Up to and including the line with "imported CAD frame.", please set down the entries below exactly, starting from the first line.

+++

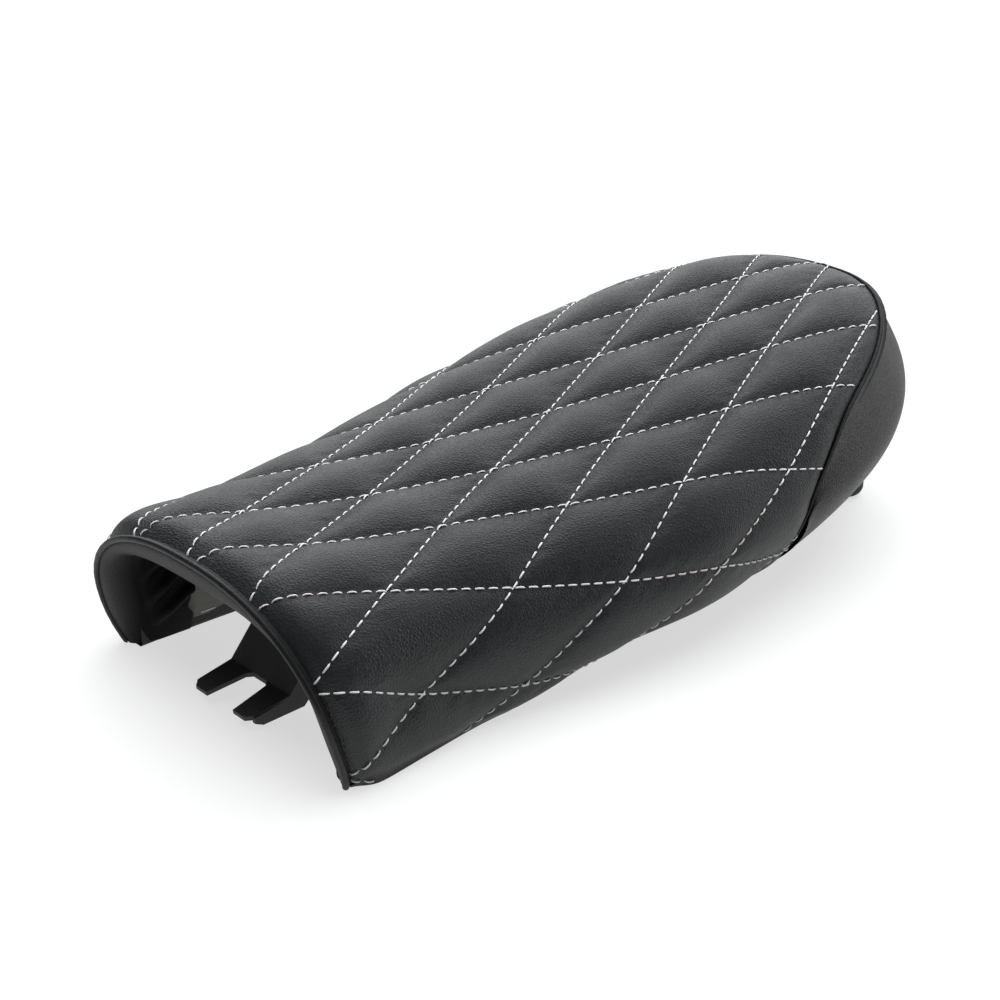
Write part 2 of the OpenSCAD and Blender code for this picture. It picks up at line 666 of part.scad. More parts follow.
hem_staple_xs = [235, 200, 165, 130, 95, 60, 25, -10, -45];
band_staple_s = [0.25, 0.55, 0.78, 0.92];
module cover_staples() {
  color("silver") both() {
    for (x = hem_staple_xs) {
      h = edge_y(x + 8) - edge_y(x - 8);
      translate([x, edge_y(x) - flap_d - skin_t, edge_z(x) + hem_h - 5])
        rotate([0, 0, atan(h / 16)]) staple();
    }
    for (s = band_staple_s) {
      a = band_flap(s - 0.02, skin_t)[1];
      b = band_flap(s + 0.02, skin_t)[1];
      m = (a + b) / 2;
      translate([m[0], m[1], m[2] - 5]) rotate([0, 0, atan2(a[1] - b[1], a[0] - b[0])]) staple();
    }
  }
}

top_panel();
quilt_wadding();
hem_strips();
rear_panel();
front_facing();
front_welt();
front_welt_cord();
rear_welt();
rear_welt_cord();
foam_cushion();
base_pan();
tongue_bracket();
tongue_backing_plate();
tongue_rivets();
rear_bracket();
rear_bracket_screws();
rear_bumpers();
rear_bumper_screws();
rail_bumpers();
cover_staples();
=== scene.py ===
"""Looks of a quilted cafe-style motorcycle seat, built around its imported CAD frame.

Lengths are millimetres in the seat's own frame (+X forward, +Y the rider's left, +Z up,
origin under the middle), and become metres where a mesh is made.
"""

import json
import math

import bpy
import numpy as np
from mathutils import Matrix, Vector

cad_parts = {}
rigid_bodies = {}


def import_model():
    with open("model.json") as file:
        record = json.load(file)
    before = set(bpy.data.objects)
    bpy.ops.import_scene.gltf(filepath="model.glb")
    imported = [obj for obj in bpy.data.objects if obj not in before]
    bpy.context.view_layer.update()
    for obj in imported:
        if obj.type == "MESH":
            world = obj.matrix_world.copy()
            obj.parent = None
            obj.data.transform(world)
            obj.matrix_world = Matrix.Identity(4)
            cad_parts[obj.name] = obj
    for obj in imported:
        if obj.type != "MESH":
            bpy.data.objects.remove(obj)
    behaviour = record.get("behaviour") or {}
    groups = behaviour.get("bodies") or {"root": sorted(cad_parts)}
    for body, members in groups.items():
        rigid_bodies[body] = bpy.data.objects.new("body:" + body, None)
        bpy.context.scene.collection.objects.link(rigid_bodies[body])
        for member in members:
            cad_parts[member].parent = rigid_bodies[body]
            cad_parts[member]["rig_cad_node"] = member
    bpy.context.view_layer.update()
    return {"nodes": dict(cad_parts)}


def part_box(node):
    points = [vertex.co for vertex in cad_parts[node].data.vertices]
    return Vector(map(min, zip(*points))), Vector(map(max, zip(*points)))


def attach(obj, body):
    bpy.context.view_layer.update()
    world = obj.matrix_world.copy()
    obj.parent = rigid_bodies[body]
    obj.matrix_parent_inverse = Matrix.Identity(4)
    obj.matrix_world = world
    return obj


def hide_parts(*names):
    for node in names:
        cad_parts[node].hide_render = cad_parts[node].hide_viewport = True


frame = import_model()
MM = 0.001
scene = bpy.context.scene


def run_length(line):
    """Length along a line of points at each of them."""
    return np.concatenate([[0], np.cumsum(np.linalg.norm(np.diff(line, axis=0), axis=1))])


def resample(at, run, line):
    """Points of a line at given lengths, from the lengths at its own points."""
    return np.stack([np.interp(at, run, line[:, i]) for i in range(line.shape[1])], -1)


def unit(v):
    return v / np.linalg.norm(v, axis=-1, keepdims=True)


# ---- shape of the cover ----

WELT_PROUD = 4  # CAD welt in front of the cover's edge
PANEL_SHY = 0.1  # CAD rear panel inside the full width
FRONT_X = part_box("front_welt")[1][0] / MM - WELT_PROUD  # front edge at the middle of the arch
BACK_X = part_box("rear_panel")[0][0] / MM  # back of the rear panel
HALF_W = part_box("rear_panel")[1][1] / MM + PANEL_SHY  # half width where the tail begins
TAIL_X = -67.0
TAIL_LEN = TAIL_X - BACK_X
TAIL_RISE = 0.2
TAIL_SQUARE = 0.2  # gain in squareness over the tail
ARCH_RAKE = 19.0  # how far the front edge leans back
ARCH_RAKE_POWER = 1.9
ARCH_RAKE_RUN = 64.0  # and how far back the lean reaches

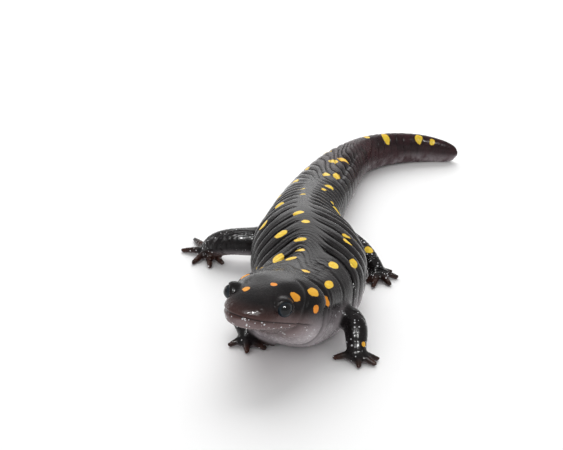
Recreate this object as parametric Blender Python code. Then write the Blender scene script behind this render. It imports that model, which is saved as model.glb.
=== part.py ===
"""Spotted salamander at rest on the floor, life size, its head raised and turned to its right.

The body is one lofted form along a curved mid-line, parted by thin cuts into head, neck, trunk
and tail. The limbs are lofted the same way and end in flat-soled feet with spread digits.
All sizes are in millimetres. MM turns them into metres when a mesh is made.
"""

import math

import bmesh
import bpy
import numpy as np
from mathutils import Matrix, Vector

MM = 0.001
GAP = 0.3
BODY_SIDES = 32
LIMB_SIDES = 10
RING_STEP = 3.0
LIMB_RING_STEP = 1.6

# Mid-line of the body from the snout to the tip of the tail. The animal lies along +Y, its
# snout at -Y. The neck bends to its right, which is -X, and the tail sweeps to its left.
MIDLINE = [
    (-7.0, -74.4, 13.6),
    (-4.6, -69.0, 13.0),
    (-1.2, -63.6, 11.8),
    (1.8, -58.0, 10.4),
    (4.8, -50.0, 8.8),
    (5.6, -38.0, 7.8),
    (4.7, -24.0, 7.4),
    (5.4, -12.0, 6.8),
    (7.6, 0.0, 6.0),
    (10.0, 10.0, 5.3),
    (12.8, 19.5, 4.9),
    (16.6, 28.8, 4.7),
    (22.0, 36.8, 4.4),
    (29.0, 41.8, 4.1),
    (37.0, 43.8, 3.7),
    (46.3, 43.0, 2.4),
]

# Cross-sections: distance along the mid-line from the snout, half width, height of the back
# above the mid-line, and depth of the belly below it.
SECTIONS = [
    (0.0, 0.3, 0.3, 0.3),       # front of the lip
    (0.7, 2.7, 1.5, 2.0),
    (2.5, 4.5, 2.5, 3.0),       # nostrils
    (5.0, 5.8, 3.4, 3.9),
    (8.0, 6.9, 4.1, 4.6),       # behind the eyes
    (12.0, 8.6, 4.8, 6.7),      # cheeks
    (16.0, 9.2, 5.0, 9.0),      # throat
    (20.0, 9.0, 4.9, 10.4),     # neck
    (25.0, 9.8, 5.2, 10.8),
    (31.0, 11.0, 5.8, 10.2),    # shoulders
    (41.0, 11.9, 6.8, 9.2),
    (50.0, 11.1, 7.2, 8.8),     # widest part of the trunk
    (58.0, 9.0, 6.8, 8.4),
    (66.0, 8.0, 6.2, 7.6),      # hips
    (74.0, 7.7, 5.6, 6.6),
    (84.0, 7.4, 5.0, 5.6),      # root of the tail
    (94.0, 6.9, 4.8, 5.0),
    (104.0, 5.7, 4.9, 4.8),
    (114.0, 3.9, 4.8, 4.5),
    (124.0, 2.8, 4.4, 4.2),
    (133.0, 2.3, 3.6, 4.0),
    (140.2, 1.7, 2.7, 3.3),
    (143.4, 0.9, 1.7, 2.3),
    (144.5, 0.2, 0.4, 0.6),     # tip of the tail
]
BACK_ROUNDNESS = 2.2
BELLY_ROUNDNESS = 2.6

# Where each length of the body starts, as a distance along the mid-line.
BODY_CUTS = [
    ("head", 0.0),
    ("neck", 19.0),
    ("trunk_front", 31.0),
    ("trunk_rear", 49.0),
    ("tail_base", 71.0),
    ("tail_middle", 93.0),
    ("tail_tip", 118.0),
]

# Eyes: distance from the snout, then out and up from the mid-line. The head rolls a little,
# so that its left eye is lower.
EYE_DISTANCE = 6.6
EYE_OUT = 5.2
EYE_UP = 1.3
HEAD_ROLL = 0.06
LID_RADIUS = 2.15
EYEBALL_RADIUS = 1.6
EYEBALL_SHIFT = 0.25
# The lids' opening is a ball-shaped cut, this far ahead of the lids' middle.
OPENING_RADIUS = 1.95
OPENING_SHIFT = 2.2

# The mouth slopes down from the lip towards the jaw joint.
MOUTH_TILT = math.radians(14.0)
MOUTH_ROLL = 0.10
MOUTH_ABOVE_LIP = 0.25
MOUTH_LENGTH = 12.5

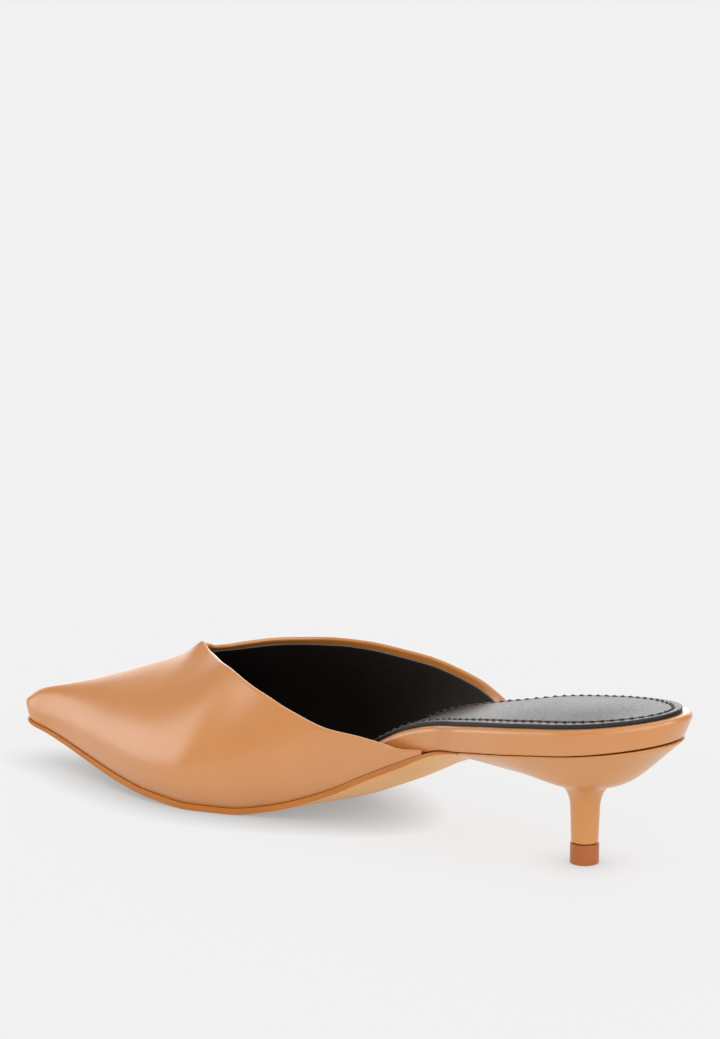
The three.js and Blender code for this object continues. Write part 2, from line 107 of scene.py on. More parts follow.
SOLE = [  # shares of the sole's edge, of its crown and of the footbed's growth towards the seat
    (0.0, 0.2, 0.73, 1), (0.22, 0.2, 0.73, 1), (0.297, 0.2, 0.73, 0.94),
    (0.337, 0.38, 0.91, 0.89), (0.374, 0.8, 1.0, 1.06), (0.407, 1, 0.98, 1.22),
    (0.458, 1, 0.88, 0.98), (0.503, 1, 0.58, 0.55), (0.548, 1, 0.29, 0.2), (0.598, 1, 0, 0),
    (0.8, 1, 0, 0), (0.92, 0.8, 0, 0), (1.0, 0.55, 0, 0),
]
PAD = [  # swell of the sock's pad
    (0.0, 0), (0.02, 0), (0.075, 0.5), (0.13, 1), (0.2, 1), (0.28, 0.5), (0.36, 0), (1.0, 0),
]
RIDGE = [  # shares of the vamp's and the nose's height, sharpness of the crest, swell of the sides
    (0.29, 1.46, 0, 0, 0.5, 0.6), (0.407, 1.48, 0, 0.1, 0.75, 1.1),
    (0.498, 1.5, 0, 0.28, 0.95, 1.4), (0.588, 1.43, 0, 0.52, 1.05, 1.1),
    (0.66, 1.24, 0, 0.78, 0.85, 0.75), (0.713, 1.045, 0.03, 0.92, 0.65, 0.55),
    (0.745, 0.924, 0.08, 0.94, 0.52, 0.5), (0.765, 0.85, 0.13, 0.88, 0.46, 0.46),
    (0.79, 0.76, 0.18, 0.78, 0.4, 0.4), (0.842, 0.582, 0.3, 0.53, 0.3, 0.3),
    (0.9, 0.364, 0.5, 0.28, 0.22, 0.22), (0.95, 0.168, 0.76, 0.11, 0.15, 0.15),
    (0.98, 0.06, 0.88, 0.04, 0.12, 0.12), (1.0, 0, 0.82, 0, 0.1, 0.1),
]
INNER_TOPLINE = [
    (0.352, 0), (0.368, 0.028), (0.391, 0.077), (0.412, 0.16), (0.455, 0.32), (0.501, 0.481),
    (0.545, 0.66), (0.591, 0.823), (0.635, 0.93), (0.672, 0.973), (0.705, 0.98), (0.725, 0.967),
    (V_POINT, 0.945),
]
OUTER_TOPLINE = [
    (0.292, 0), (0.344, 0.225), (0.375, 0.373), (0.407, 0.512), (0.457, 0.703), (0.515, 0.895),
    (0.55, 0.981), (0.584, 1.033), (0.627, 1.067), (0.668, 1.058), (0.695, 1.036), (0.72, 0.99),
    (0.737, 0.942), (V_POINT, 0.945),
]
CUP = [(0.0, 0), (0.1, 0.04), (0.25, 0.14), (0.5, 0.4), (0.75, 0.7), (1.0, 1)]

# Details that only the scene has, in millimetres
ROLL = 0.75  # radius of the folded topline
BAND = 1.9  # width of the leather folded to the inside
BAND_OVERLAP = 0.4  # how far the folded leather runs on under the lining
TUCK = 0.22  # rounding of the upper's lower edge
TUCK_RETURN = 0.6  # flat beside that rounding
LINING_RIM = [  # the lining's cut edge: how far past the band, and how deep under the skin
    (0, 1.46), (0, 1.62), (0.06, 1.74), (0.2, WALL),
]
LINING_END = 0.3  # how far the lining stops short of the nose
LINING_FOOT = 0.985  # how far down the sides it goes, where 1 is the feather line
FOOTBED_LOW = 0.35  # rounding of the footbed's lower edge
HIDDEN_FRONT = 20  # length of the sock, at its front end, beside which the footbed is dark
SOCK_EDGE = 0.45  # rounding of the sock's top edge
SOCK_LIFT = 0.06  # how far the sock's underside stays off the footbed
SOCK_TURN = 0.4  # how far its underside starts inside its edge
STITCH_INSET = 3.1
STITCH_PITCH = 3.3
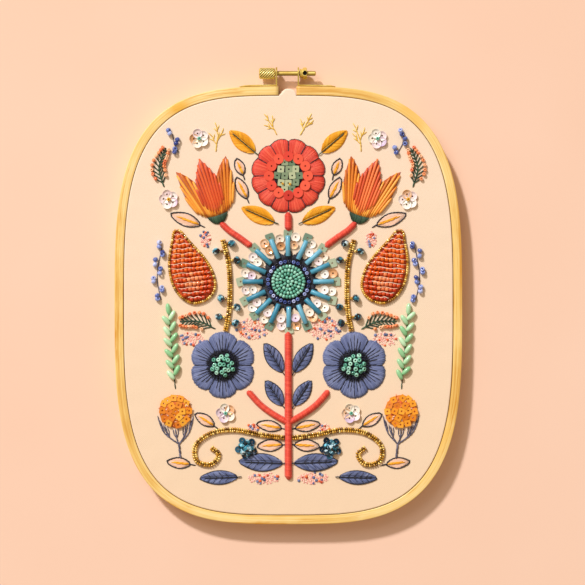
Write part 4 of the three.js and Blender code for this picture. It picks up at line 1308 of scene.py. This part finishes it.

+++

## Output below
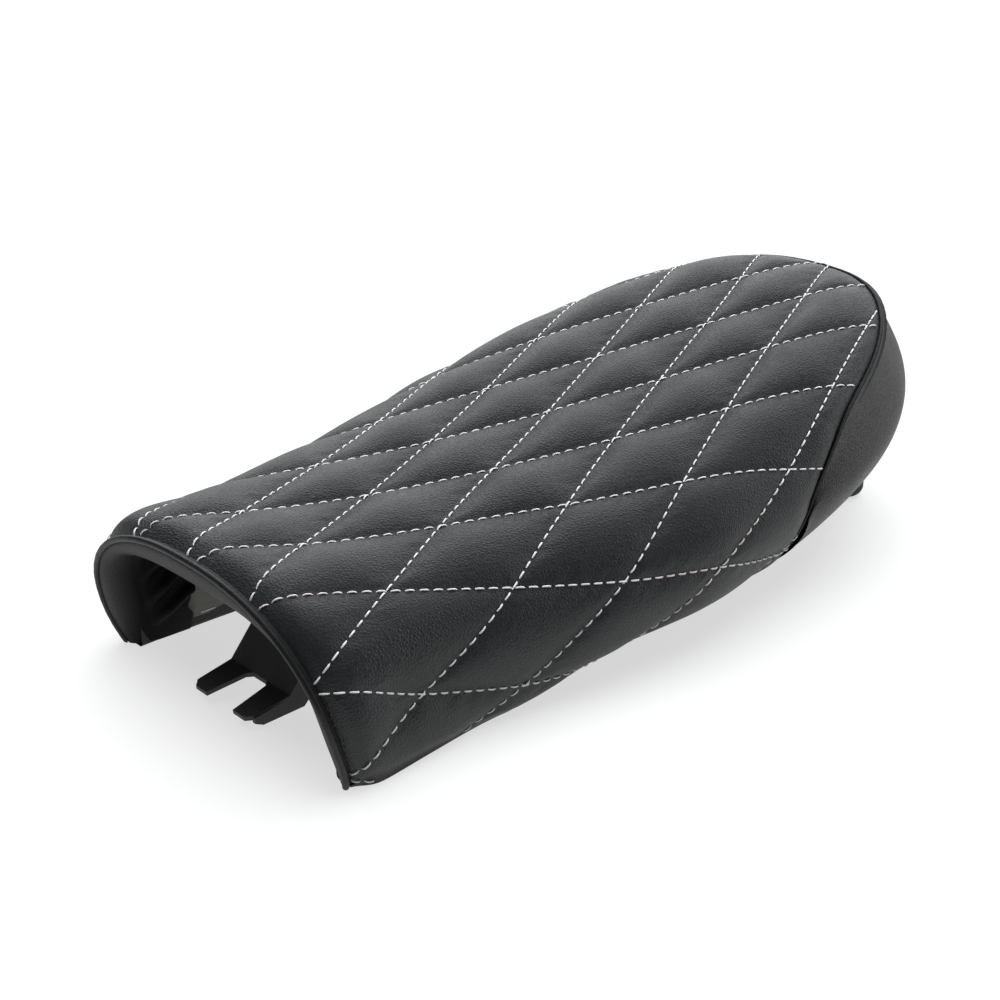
Write part 2 of the OpenSCAD and Blender code for this picture. It picks up at line 666 of part.scad. More parts follow.
hem_staple_xs = [235, 200, 165, 130, 95, 60, 25, -10, -45];
band_staple_s = [0.25, 0.55, 0.78, 0.92];
module cover_staples() {
  color("silver") both() {
    for (x = hem_staple_xs) {
      h = edge_y(x + 8) - edge_y(x - 8);
      translate([x, edge_y(x) - flap_d - skin_t, edge_z(x) + hem_h - 5])
        rotate([0, 0, atan(h / 16)]) staple();
    }
    for (s = band_staple_s) {
      a = band_flap(s - 0.02, skin_t)[1];
      b = band_flap(s + 0.02, skin_t)[1];
      m = (a + b) / 2;
      translate([m[0], m[1], m[2] - 5]) rotate([0, 0, atan2(a[1] - b[1], a[0] - b[0])]) staple();
    }
  }
}

top_panel();
quilt_wadding();
hem_strips();
rear_panel();
front_facing();
front_welt();
front_welt_cord();
rear_welt();
rear_welt_cord();
foam_cushion();
base_pan();
tongue_bracket();
tongue_backing_plate();
tongue_rivets();
rear_bracket();
rear_bracket_screws();
rear_bumpers();
rear_bumper_screws();
rail_bumpers();
cover_staples();
=== scene.py ===
"""Looks of a quilted cafe-style motorcycle seat, built around its imported CAD frame.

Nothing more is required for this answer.